BEFORE YOU DO ANYTHING TO YOUR PANEL, BE SAFE AND SWITCH OFF THE MAIN SUPPLY. THAT SHOULD BE THE VERY TOP ONE IN YOUR PICTURE WITH THE BLUE STICKER. USE A TESTER ON THE TERMINALS OF THE OTHER BREAKERS TO VERIFY THEY ARE NOT ENERGIZED BEFORE DOING THE WORK.
What you call a double breaker is really called a “tandem breaker”. It occupies a single slot, has two breaker switches, and allows two circuits to be attached (to the same phase), each protected separately. What is above “new circuit” and on “car charger” are what is called double pole breakers. They are meant to supply both phases to a single circuit and protect that single circuit as a whole.
Panels have “slots” for breakers. The slots alternate what supply phase they are connected to. This is what allows a double pole breaker to attach to both phases (as it connects in two adjacent slots). A tandem breaker only connects to a single slot and thus both circuits will use the same phase (the location of the breaker in the panel dictates which of the two phases). Thus the two lines attached to “Current slot” use one phase, the two lines attached to “New Slot” use the other phase.
“Current Slot” provides two wires (to sense) and by virtue of it being on a tandem breaker, they are both on the same phase. This then also explains the error message you are getting… Sense needs to be supplied with 110/120V from each phase as a reference so it can observe what is happening to each phase. This is why they are complaining.
The “car charger” breaker is a double pole, providing two different phases, one to each connection. Thus the car charger sees 240V (as it should). The breaker above "“New Slot” is also a double pole breaker.
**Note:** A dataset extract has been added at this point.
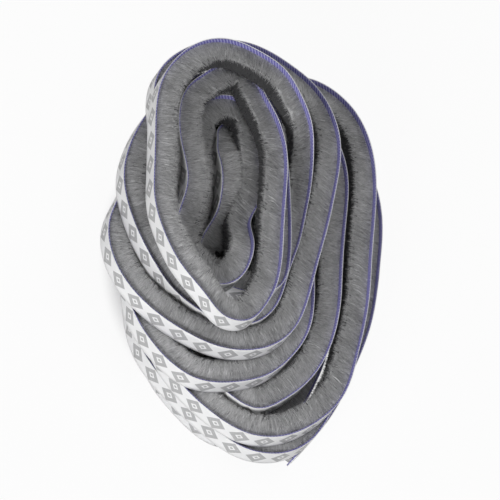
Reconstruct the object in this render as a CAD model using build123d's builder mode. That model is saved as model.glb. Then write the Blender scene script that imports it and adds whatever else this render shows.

So you need to get a new, double pole breaker, like the one for the car charger, 15A capacity should suffice. From the picture it looks like your panel can use Schneider Square D breakers (or compatible). It can go right below “Current slot”, or right below “car charger”. Remove the red/black wires from the breaker in “current slot”, and then connect the red and black wire currently on the “Current Slot” to the two terminals of the newly installed double pole breaker. Finally, if you so desire you can remove the tandem breaker for “current slot”.
It is fairly customary to use one color for one phase, and the other for the other, consistently. Your first two double pole breakers have black/red in the same position. Notice the car charger uses two black wires so no telling which one is which. This is perhaps unfortunate, but it works just fine and you don’t want to call out an electrician to replace a black wire with a red one. It might be consistent, once connecting to the new double pole for sense, the keep black on top, red on bottom. If you re-use the tandem breaker in “current slot”, ideally you should use two red wires for whatever you plug in.